The frustration is that at a time when the Maastricht treaty is being badly battered politically, attacks on the exchange rate mechanism add to the perception that monetary union is unattainable in the time frame envisaged by the treaty, throwing doubt on the economic credibility of 'ever closer union'.
The franc-mark link, reflecting the Franco-German axis on which the EC turns, underpins the ERM. If it is fatally weakened, so is the mechanism and with it the system that is the linchpin of European unity.
The efficiency of the single market depends on the creation of a single currency, and the political aspirations of the Maastricht treaty derive from the belief that a single currency requires greater political co-operation.
With Britain and Italy forced out of the ERM last autumn, any further defections would strain to breaking point the credibility of co-ordinated exchange rates. 'Whatever happens the franc will be protected because politically nobody can risk seeing it hobbled,' one EC official said.

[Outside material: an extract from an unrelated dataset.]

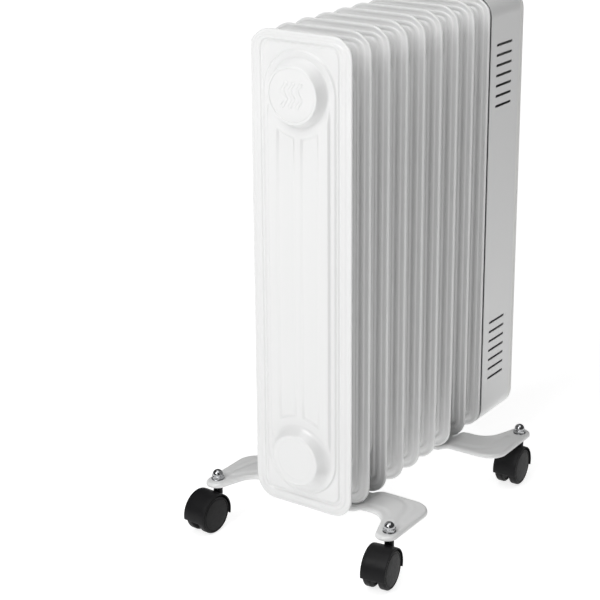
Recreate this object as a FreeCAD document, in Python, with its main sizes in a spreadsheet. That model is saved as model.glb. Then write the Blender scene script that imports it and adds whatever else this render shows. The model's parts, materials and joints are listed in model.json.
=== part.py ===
import FreeCAD, Part
import Sketcher
import math
import os

# Oil filled radiator heater on four twin-wheel casters, in millimetres.
# +X runs along the stack of fins from the plain end to the control end,
# +Y is across the fins, +Z is up and the floor is z = 0.

os.makedirs("parts", exist_ok=True)
doc = FreeCAD.newDocument("oil_filled_radiator")
V = FreeCAD.Vector

CELLS = [
    # fin stack
    ("fin_width", 125.0), ("fin_height", 530.0), ("fin_corner", 25.0), ("fin_base_z", 50.0),
    ("fin_pitch", 35.6), ("sheet", 0.6), ("hem_thick", 3.2), ("hem_wide", 3.0),
    ("stack_x", -178.4185), ("header_low", 63.0), ("header_high", 467.5),
    ("chamber_half", 43.5), ("chamber_depth", 4.0), ("plateau_half", 37.0), ("plateau_depth", 7.0),
    ("panel_in", 4.5), ("panel_out", 25.0), ("panel_ring", 47.0),
    ("boss_base", 35.5), ("boss_face", 30.0), ("header_bore", 26.0),
    # feet
    ("foot_sheet", 1.5), ("foot_lip", 5.0), ("foot_rise", 6.0), ("foot_front", -21.5), ("foot_neck", 25.3),
    ("foot_back", 71.5), ("foot_half", 125.7), ("foot_lobe_in", 104.1), ("foot_neck_y", 87.4),
    ("caster_x", 6.4), ("caster_y", 114.5), ("stem_dia", 8.0), ("pin_dia", 6.0), ("nut_flats", 13.0), ("nut_hex_high", 4.0),
    ("washer_dia", 15.0), ("washer_thick", 0.9),
    ("hook_wire", 5.0), ("hook_radius", 33.5), ("hook_leg", 76.0), ("wing_hub", 10.0), ("wing_high", 6.0),
    # casters
    ("wheel_dia", 44.0), ("wheel_wide", 9.3), ("wheel_in", 4.5), ("trail", 18.9), ("hood_gap", 0.8),
    ("hood_outer", 24.4), ("hood_half", 14.4), ("web_half", 2.5), ("axle_dia", 5.0), ("axle_play", 0.05),
    ("collar_dia", 10.5), ("collar_top", 52.6),
    # control end
    ("sleeve_start", 290.0), ("sleeve_end", 358.0), ("sleeve_wall", 1.0), ("plate_start", 302.6), ("plate_thick", 1.2),
    ("fascia_deep", 12.0), ("fascia_wall", 2.5), ("knob_z", 486.0), ("knob_dia", 42.0), ("knob_deep", 17.0),
    ("knob_gap", 0.6), ("shaft_dia", 6.0), ("shaft_play", 0.05),
    ("rocker_z", 420.0), ("rocker_y", 15.0), ("rocker_wide", 13.0), ("rocker_high", 19.0), ("lens_z", 448.0), ("lens_dia", 8.0),
    ("handle_z", 540.0), ("handle_half", 42.0), ("handle_reach", 38.0), ("handle_bar", 15.0),
    ("gland_z", 86.0), ("gland_bore", 7.4), ("element_dia", 8.0), ("element_half", 12.0), ("element_gap", 8.0),
]


class Dim:
    """A size that keeps both its value and the sheet expression behind it."""

    def __init__(self, value, text):
        self.v = float(value)
        self.s = text

    def _op(self, other, sign, flip=False):
        o = other if isinstance(other, Dim) else Dim(other, "(%r)" % float(other))
        a, b = (o, self) if flip else (self, o)
        value = {"+": a.v + b.v, "-": a.v - b.v, "*": a.v * b.v, "/": a.v / b.v if b.v else 0.0}[sign]
        return Dim(value, "(%s %s %s)" % (a.s, sign, b.s))

    def __add__(self, o): return self._op(o, "+")
    def __radd__(self, o): return self._op(o, "+", True)
    def __sub__(self, o): return self._op(o, "-")
    def __rsub__(self, o): return self._op(o, "-", True)
    def __mul__(self, o): return self._op(o, "*")
    def __rmul__(self, o): return self._op(o, "*", True)
    def __truediv__(self, o): return self._op(o, "/")
    def __rtruediv__(self, o): return self._op(o, "/", True)
    def __neg__(self): return Dim(-self.v, "(0 - %s)" % self.s)
    def root(self): return Dim(math.sqrt(self.v), "sqrt(%s)" % self.s)


def num(d):
    return d.v if isinstance(d, Dim) else float(d)


def text(d):
    return d.s if isinstance(d, Dim) else "(%r)" % float(d)


sheet = doc.addObject("Spreadsheet::Sheet", "sizes")
D = {}
for row, (alias, value) in enumerate(CELLS, 1):
    sheet.set("A%d" % row, alias)
    sheet.set("B%d" % row, repr(value))
    sheet.setAlias("B%d" % row, alias)
    D[alias] = Dim(value, "sizes." + alias)
doc.recompute()


def g(name):
    return D[name]


def bind(obj, prop, d):
    obj.setExpression(prop, text(d))


# ---------------------------------------------------------------- sketch helpers

def origin_plane(body, role):
    return [f for f in body.Origin.OriginFeatures if f.Role == role][0]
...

Publicly politicians, with the exception of John Major, are happy to endorse the goal of economic and monetary union, if only because Brussels then becomes the scapegoat for the belt-tightening measures that governments would in any case have been forced to introduce.
But the 1 January 1994 deadline for the establishment of the European Monetary Institute - the embryonic EC central bank - is increasingly being called into question by even the Community's most senior monetary officials.